Roll out each ball into a thin flat loaf (think pizza dough) and cook it in the oven. Jaffrey suggests your heaviest baking pan on the highest temperature. I used a pizza stone the first time I made this. This time, I used the flat side of a cast iron grill pan underneath a broiler. (If you have room, you could use the bottom of a large cast iron skillet.) Put the bread on the preheated surface, and cook until it turns golden brown. (It should take a few minutes, but keep an eye on it.)

To make the stuffed naan make an hole in the ball of dough and add a couple of tablespoons of the filling. Close up the hole, forming into a ball again, and roll out the bread as flat as you can get it without losing the filling.

This is the stuffing for the naan. It is an original recipe following Indian techniques. I ground the beef myself with a food processor. If you choose to do this, pulse it and be careful not to go too far, or you'll get beef paste.
1/2 lb ground lamb (or beef chuck)
1/4 cup onions, finely chopped
2 tsp minced ginger
1 clove garlic, minced
1 1/2 tsp garam masala
1/8 tsp cayenne pepper
Put a skillet on medium-high heat. Add some oil and the onion and cook until they start to brown. Add the ginger and garlic and cook for 30 seconds or so. Add the dry spices and meat and cook. Season to taste with salt, pepper, cumin seeds, and cayenne. (This is designed to be a little spicy and earthy, to be balanced by the dipping sauces.)

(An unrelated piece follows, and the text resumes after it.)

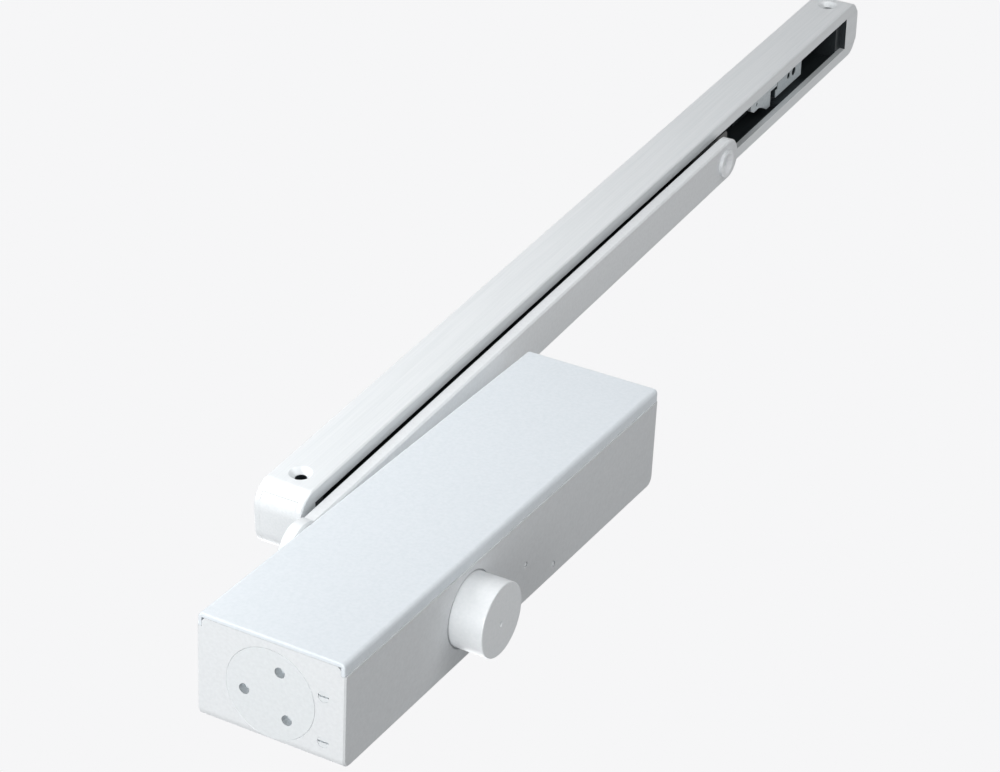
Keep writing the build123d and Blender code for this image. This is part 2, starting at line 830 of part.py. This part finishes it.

This is adapted from Indian Cooking by Madhur Jaffrey.
1 cup yogurt
1 tsp cumin seeds, ground
1/8 tsp cayenne pepper
1 handful mint, finely chopped
1/2 English cucumber, grated
Wisk the yogurt to lighten it up a bit, then wisk in the rest of the ingredients. Adjust the seasoning to taste. (The cayenne and cumin should be in the background, just a hint of bite and earthiness to accent the mint/yogurt.)

Fresh Green Mango Chutney

This recipe was adapted from Madhur Jaffrey's book, Quick and Easy Indian Cooking.
1 lb green mango, diced
1-2 jalapeƱos, minced
1" piece of fresh ginger, minced.
2 tbsp olive oil
1/4 tsp fennugreek seeds
1/4 tsp cumin seeds
1/4 tsp mustard seeds
1/4 tsp kalonji seeds (omitted - I don't know what they are)
1/8 tsp turmeric
1/8 tsp cayenne pepper
2-3 tbsp sugar
Gind the seeds, chuck everything into a food processor. (I seeded the chilis, but left the membrane). Adjust the seasoning to taste.

Indian Rice

This also is my own recipe, and it varies each time I make it. Here is what I made last night.
1 tbsp butter
2 tbsp oil
4 cloves
5 peppercorns
2 tsp cumin seeds
1/4 tsp turmeric
1 cup rice
1 1/2 cups water
Heat the butter and oil on medium or medium high heat, being careful not to burn the butter. (Don't worry if it browns a little.) Fry the whole spiced for about 30 seconds or so. They should make popping noises and smell fragrant. Add the rice and stir for about 30 seconds. Add the liquid and turmeric. Bring to a simmer. Give the pot one stir, cover and turn the heat to low. After 15 minutes, turn the heat off. Wait 5 minutes before removing the cover.

Garam Masala
This one also comes from Indian Cooking. You can buy it from a store, but it will not be as good. Garam Masala is frequently added to Indian dishes at the end of cooking.
1 tbsp cardamom
2" cinnamon
1 tsp black cumin seeds
1 tsp cloves
1 tsp black peppercorns
1/4 nut nutmeg, grated
Grind in a spice grinder or mortar/pestle. Store in an airtight spice jar.

September 10, 2006

Catch up

It's been a couple of weeks since the previous post. In the meantime, I've moved my blog over to blogger so people can actually reply to my posts. My cooking exploits for the last few weeks:
The 26th and 27th marked a weekend of laying in supplies. In addition to making the Roast tenderloin and apricot/bourbon pork chops, I put together some cioppino stew base; made some homemade chicken broth and a simple red mole sauce out of it; and I made a batch of pizza crusts for Emily.

The next friday, we made the Cioppino for Dan and Carmen, and on the 8th I made my first attempt at seafood paella. It turned out well, but I didn't use enough liquid, so I had to add some halfway through and adjust the cooking accordingly. I used mussels, clams, squid, and chorizo for the Paella. The sofrito was tomatoes, red bell pepper, onions, etc, and there was a bit of white wine in there somewhere.

I couldn't bring myself to buying a Paella pan - they're cheap, but tricky to heat evenly; so I bought a nice, but much more expensive 12" All-Clad skillet to use instead. (It is enjoyable to cook with, since I got it, I also made chicken cacciatora and Fregula con Cocciola. For a lid, I either make a cartouche of wax paper or use the le Creuset lid, which happens to fit slightly below the top of the pan. I will post a recipe the next time I cook it, but I got the general technique from an article from Fine Cooking's web site. It is the best article I could find on the web, explaining the general philosophy, providing a recipe, and variations. (Don't miss the second page and a couple of links with details.)